Patients: We evaluated 190 consecutive patients with SWE at US and Hepatiq. Diagnosis of C was based on combinations of parameters including liver surface nodularity, abnormal blood tests (platelet count, INR, Bilirubin), CT/MRI showing collaterals, Varices by EGD and liver biopsy.  Patients had cryptogenic cirrhosis, HBV, HCV, PBC, PSC, ACAH and miscellaneous. Non-cirrhotic patients (NC) included 144 with underlying pre-cirrhotic CLD, non-cirrhotic portal hypertension and acute liver disease with jaundice. 46 cirrhotic patients (C) included those never having clinical complications (ascites, Variceal Bleed and encephalopathy) (C1=19 patients); those with these complications in past, but resolved not requiring further treatment (C2=13); active complications requiring ongoing treatment (C3=11) and those on the liver transplant list (C4=3).  C3 and C4 have decompensated cirrhosis (DC).

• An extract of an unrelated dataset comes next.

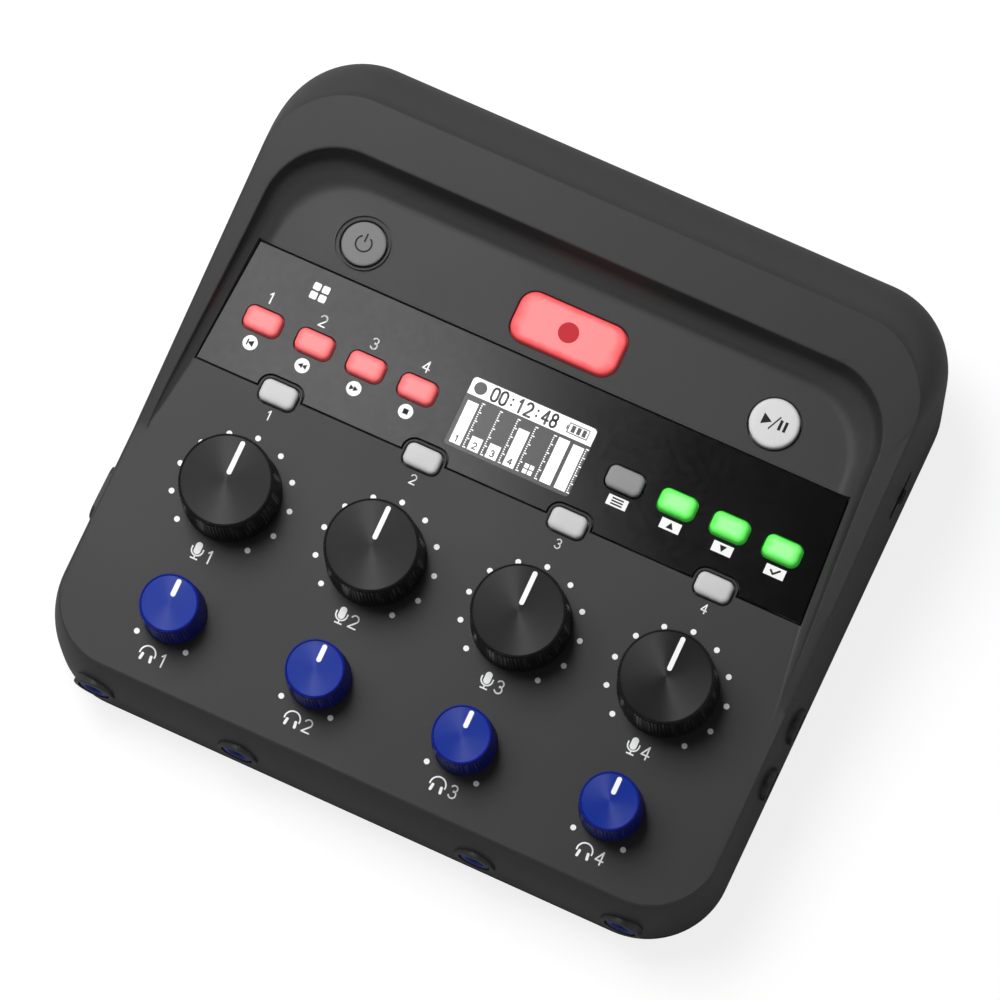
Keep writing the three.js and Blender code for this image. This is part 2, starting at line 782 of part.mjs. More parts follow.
// Battery bay and cells
const cellPitch = 2 * cellRadius + fitGap;
const cellSpan = cellLength + cellNubLength + fitGap;
const bayHalfWidth = (cellColumns * cellSpan + fitGap) / 2;
const bayRear = bayFront + cellRows * cellPitch + fitGap;
const doorTop = baseBottom + doorThickness;
const cellBottom = doorTop + 2 * fitGap;
const bayTop = cellBottom + 2 * cellRadius + fitGap;
const doorHalfWidth = bayHalfWidth + doorSideReach;
const doorFront = bayFront - doorFrontReach;
const tongueBottom = doorTop - doorTongueThickness;

function cell(column, row) {
  const profile = [
    [0, 0], [cellRadius, 0], [cellRadius, cellLength], [cellNubRadius, cellLength],
    [cellNubRadius, cellLength + cellNubLength], [0, cellLength + cellNubLength],
  ].map(([radius, along]) => new THREE.Vector2(radius, along));
  const turned = new THREE.LatheGeometry(profile, smallFacets).rotateZ(-Math.PI / 2);
  if (row % 2) {
    turned.rotateZ(Math.PI).translate(cellLength + cellNubLength, 0, 0);
  }
  return turned.translate(
    fitGap - bayHalfWidth + column * cellSpan,
    bayFront + fitGap + cellRadius + row * cellPitch,
    cellBottom + cellRadius);
}

// Base: a shallow tray with the bay's roof, the door's guides and pockets for the feet
const baseTop = seamHeight - fitGap;
const footX = rightX - footInsetX;
const feet = [-1, 1].flatMap((side) => [
  { name: side < 0 ? 'foot_front_left' : 'foot_front_right', x: side * footX, y: frontY + footInsetY },
  { name: side < 0 ? 'foot_rear_left' : 'foot_rear_right', x: side * footX, y: rearY - footInsetY },
]);
const casePosts = [-1, 1].flatMap((side) => (
  [frontY + casePostInsetY, rearY - casePostInsetY].map((y) => ({ x: side * (rightX - casePostInsetX), y }))
));

function baseForm() {
  return loft(baseEdgeInsets.map((inset, i) => mirroredRing(
    bodyOutline(0, inset), () => baseBottom + (baseTop - baseBottom) * baseEdgeRiseShares[i])));
}

function doorSlot(grow) {
  const rear = rearY + overrun;
  const panel = block(
    -doorHalfWidth - grow, doorHalfWidth + grow, doorFront - grow, rear,
    baseBottom - overrun, doorTop + grow);
  const tongues = block(
    -doorHalfWidth - doorTongueReach - grow, doorHalfWidth + doorTongueReach + grow, doorFront - grow, rear,
    tongueBottom - grow, doorTop + grow);
  return joined(panel, tongues);
}

function bottomCover() {
  const floorTop = baseBottom + baseFloorThickness;
  const trayRoom = loft([floorTop, baseTop + overrun].map((height) => (
    mirroredRing(bodyOutline(0, wall), () => height))));
  const bayShell = block(
    -bayHalfWidth - bayWall, bayHalfWidth + bayWall, bayFront - bayWall, bayRear + bayWall,
    floorTop - fitGap, bayTop + bayWall);
  const bayRoom = block(-bayHalfWidth, bayHalfWidth, bayFront, bayRear, baseBottom - overrun, bayTop);
  const tray = without(toSolid(baseForm()), [trayRoom]);
  const footPockets = feet.map((foot) => uprightRod(
    foot.x, foot.y, footRadius + fitGap, baseBottom - overrun, baseBottom + footPocketDepth));
  const housed = without(tray.add(toSolid(bayShell)), [bayRoom, ...footPockets]);
  return toGeometry(housed.subtract(doorSlot(fitGap)));
}

function batteryDoor() {
  const grips = [...Array(doorGripCount).keys()].map((i) => centredBlock(
    0, doorFront + (bayRear - doorFront) / 2 + (i - (doorGripCount - 1) / 2) * doorGripPitch,
    doorGripLength, doorGripWidth, baseBottom - overrun, baseBottom + doorGripDepth));
  return toGeometry(without(doorSlot(0).intersect(toSolid(baseForm())), grips));
}

function foot(place) {
  return uprightRod(place.x, place.y, footRadius, 0, baseBottom + footPocketDepth - fitGap);
}

// Top cover: the case's form, hollowed to its wall, with every opening of the panel and the walls
function topCover() {
  const shell = toSolid(bodyForm(0, seamHeight, cornerFacets, shoulderFacets))
    .subtract(toSolid(recessForm(0)));
  const room = toSolid(bodyForm(wall, seamHeight - overrun, innerCornerFacets, innerShoulderFacets))
    .subtract(toSolid(recessForm(wall)));
  const portFrameHeight = portOpeningHeight + 2 * portBorder;
  const postBottom = baseBottom + baseFloorThickness + fitGap;
  const bosses = [
    ...headphoneJackX.map((x) => rodAlongY(
      x, jackAxisHeight, jackBossRadius, frontY - jackBossProud, frontY + wall)),
    rodAlongX(phoneJackY, sideJackHeight, phoneBossRadius, rightX - wall, rightX + sideBossProud),
    rodAlongX(lineJackY, sideJackHeight, lineBossRadius, rightX - wall, rightX + sideBossProud),
    plate(
      roundedOutline(portFrameHeight, portWidth + 2 * portBorder, portFrameHeight * portFrameCornerShare),
      0, 0, 0, wall + sideBossProud,
    ).rotateY(Math.PI / 2).translate(-rightX - sideBossProud, portY, portHeight),
    ...panelPosts.map((post) => onPanel(uprightRod(
      post.x, post.y, postRadius, fitGap - panelBoardBelow, -wall / 2, hiddenFacets))),
    ...casePosts.map((post) => uprightRod(
      post.x, post.y, casePostRadius, postBottom, panelHeightAt(post.y) - wall / 2, hiddenFacets)),
  ];
  const bushingRoomRadius = shaftRadius + 2 * fitGap + bushingWall;
  const openings = [
    ...keys.map((key) => onPanel(keyHole(key))),
    ...Object.values(knobKinds).flatMap((kind) => channels.map((channel) => onPanel(uprightRod(
      channelX(channel), kind.y, bushingRoomRadius, -wall - overrun, overrun, hiddenFacets)))),
    onPanel(plate(inlayShape(fitGap), 0, 0, -inlayPocketDepth, overrun)),
    onPanel(plate(
      roundedOutline(displayWidth, displayDepth, displayCorner), 0, displayBehind, -wall - overrun, overrun)),
    ...headphoneJackX.map((x) => rodAlongY(
      x, jackAxisHeight, jackRingRadius + fitGap, frontY - overrun, frontY + wall + overrun)),
    ...[phoneJackY, lineJackY].map((y) => rodAlongX(
      y, sideJackHeight, sideJackRingRadius + fitGap, rightX - wall - overrun, rightX + overrun)),
    block(
      rightX - wall - overrun, rightX + overrun,
      switchY - switchSlotLength / 2, switchY + switchSlotLength / 2,
      switchHeight - switchSlotHeight / 2, switchHeight + switchSlotHeight / 2),
    plate(
      roundedOutline(
        portOpeningHeight + 2 * portShellWall + 2 * fitGap, portWidth + 2 * portShellWall + 2 * fitGap,
        portOpeningHeight * roundEndShare + portShellWall + fitGap),
      0, 0, -overrun, wall + 2 * overrun, 2).rotateY(Math.PI / 2).translate(-rightX, portY, portHeight),
    centredBlock(
      -rightX, cardY, 2 * (wall + overrun), cardSlotWidth + 2 * cardBodyWall + 2 * fitGap,
      cardHeight - cardSlotHeight / 2 - cardBodyWall - fitGap,
      cardHeight + cardSlotHeight / 2 + cardBodyWall + fitGap),
    ...channels.map((channel) => rodAlongY(
      channelX(channel, socketPitch), socketHeight, socketRadius + fitGap,
      rearY - wall - overrun, rearY + overrun, roundFacets)),
  ];
  const powerRing = toSolid(uprightRod(
    powerX, bigKeyRowBehind, powerRingDiameter / 2, -powerRingDepth, overrun, roundFacets))
    .subtract(toSolid(uprightRod(
      powerX, bigKeyRowBehind, powerRingDiameter / 2 - powerRingWidth, -overrun, 2 * overrun, roundFacets)));
  const hollow = bosses.reduce((rest, boss) => rest.add(toSolid(boss)), shell.subtract(room));
  return toGeometry(without(hollow, openings).subtract(toSolid(onPanel(toGeometry(powerRing)))));
}

// Assembly
const recorder = new THREE.Group();
const panel = new THREE.Group();
panel.rotation.x = panelTilt;
panel.position.set(0, panelOriginY, panelOriginZ);
recorder.add(panel);

function addPiece(parent, name, geometry, material) {
  const piece = new THREE.Mesh(geometry, material);
  piece.name = name;
  parent.add(piece);
}

addPiece(recorder, 'top_cover', topCover(), casePlastic);
addPiece(recorder, 'bottom_cover', bottomCover(), wallPlastic);
addPiece(recorder, 'battery_door', batteryDoor(), wallPlastic);
feet.forEach((place) => addPiece(recorder, place.name, foot(place), footRubber));
addPiece(recorder, 'main_board', mainBoard(), boardLaminate);
addPiece(panel, 'panel_board', panelBoard(), boardLaminate);
addPiece(panel, 'panel_inlay', inlay(), inlaySheet);
addPiece(panel, 'display_module', displayModule(), screenGlass);
keys.forEach((key) => addPiece(panel, key.name, keyCap(key), key.look));
Object.entries(knobKinds).forEach(([word, kind]) => channels.forEach((channel) => {
  addPiece(panel, `${word}_knob_${channel + 1}`, knob(kind, channelX(channel)), kind.look);
  addPiece(panel, `${word}_pot_${channel + 1}`, pot(kind, channelX(channel)), potMetal);
}));
headphoneJackX.forEach((x, i) => (
  addPiece(recorder, `headphone_jack_${i + 1}`, headphoneJack(x), blueKnobPlastic)
));
channels.forEach((channel) => (
  addPiece(recorder, `mic_socket_${channel + 1}`, micSocket(channelX(channel, socketPitch)), socketPlastic)
));
addPiece(recorder, 'phone_jack', sideJack(phoneJackY), socketPlastic);
addPiece(recorder, 'line_jack', sideJack(lineJackY), socketPlastic);
addPiece(recorder, 'slide_switch', slideSwitch(), socketPlastic);
addPiece(recorder, 'data_port', port(), shellMetal);
addPiece(recorder, 'card_slot', cardSlot(), shellMetal);
for (let column = 0; column < cellColumns; column += 1) {
  for (let row = 0; row < cellRows; row += 1) {
    addPiece(recorder, `cell_${column * cellRows + row + 1}`, cell(column, row), cellSleeve);
  }
}

export default recorder;
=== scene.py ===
# %% [markdown]
# # A podcast recorder with four channels
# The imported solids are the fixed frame. Each cell dresses or replaces some of them with finer pieces
# in the same place, on the same body. Lengths are in millimetres until a mesh is made.

# %% Load the frame
import math
import bpy
import bmesh
from mathutils import Matrix, Vector


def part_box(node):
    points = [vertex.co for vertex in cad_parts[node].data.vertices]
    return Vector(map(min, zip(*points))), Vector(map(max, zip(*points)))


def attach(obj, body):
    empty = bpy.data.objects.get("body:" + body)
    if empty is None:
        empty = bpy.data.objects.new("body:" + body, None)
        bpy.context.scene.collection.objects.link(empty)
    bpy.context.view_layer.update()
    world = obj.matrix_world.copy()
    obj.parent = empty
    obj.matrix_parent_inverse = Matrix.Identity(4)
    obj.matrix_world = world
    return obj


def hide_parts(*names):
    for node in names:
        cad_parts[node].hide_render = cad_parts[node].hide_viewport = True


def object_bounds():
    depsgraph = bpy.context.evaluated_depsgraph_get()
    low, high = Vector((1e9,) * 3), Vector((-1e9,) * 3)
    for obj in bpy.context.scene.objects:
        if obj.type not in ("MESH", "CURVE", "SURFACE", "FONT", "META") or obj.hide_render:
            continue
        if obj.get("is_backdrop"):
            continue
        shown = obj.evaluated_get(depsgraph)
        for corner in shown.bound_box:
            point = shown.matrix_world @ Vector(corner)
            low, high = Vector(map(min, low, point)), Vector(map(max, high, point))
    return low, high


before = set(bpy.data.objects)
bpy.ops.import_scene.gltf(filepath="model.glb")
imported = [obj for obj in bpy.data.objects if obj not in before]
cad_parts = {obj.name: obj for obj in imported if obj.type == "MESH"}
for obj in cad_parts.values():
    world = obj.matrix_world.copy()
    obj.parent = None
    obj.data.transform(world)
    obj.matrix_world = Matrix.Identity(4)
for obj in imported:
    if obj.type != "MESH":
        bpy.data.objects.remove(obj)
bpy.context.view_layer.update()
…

Method: All patients had a fasting US (GE LOGIQ E9) with SWE (Shear wave velocity=SWV) and post-prandial Hepatiq. The quantitative liver spleen scan was performed with Hepatiq as previously described (Hepat;55:1019). Clinical data was abstracted from the records and expressed as mean (+/-SD). Data were expressed as the cumulative percent (Cum%) from normal to abnormal in groups with NL or Smooth surface (SS).

Results: 

Hepatiq and US were successful in all 190 patients and SWE in 184 (97%). 38 patients with NL were compared with 152 patients with SS. 34/38 (89.5%) patients with a NL had C compared to 10/152 (6.6 %) (p<.001) with a SS. Using the Cum% (smallest to largest) as a way of evaluating the distribution of parameters in NL and SS, there was no difference for fLV. The distribution curve of SWV was similar, but the curve shifted to the right for C (not shown). The distribution of PHM and fSV were significantly different in NL vs SS (p<.001) (figure). Quantitative dysfunction (PHM<95) was found in 62% with NL vs 4.7 % with SS (p<.001). All patients with ascites/encephalopathy had PHM < 95 whether NL or SS. Splenomegaly (fSV >2.5) was found in 79% NL vs 16% with SS (p<.001). Of the 23 patients with SS and fSV > 2.5, 6 had C (2 with decompensation), 2 severe acute liver diseases, 1 non-C portal hypertension, 1 post- LT and 13 NC (10 with fSV<4).

Conclusion:

NL correlated with C, quantitative liver dysfunction and portal hypertension (splenomegaly). 2. SS did not rule out C, serious liver dysfunction or absence of portal hypertension, but made these less likely. 3. Although hepatic surface nodularity is helpful, PHM and fSV should be measured directly to determine prognosis and to follow patients.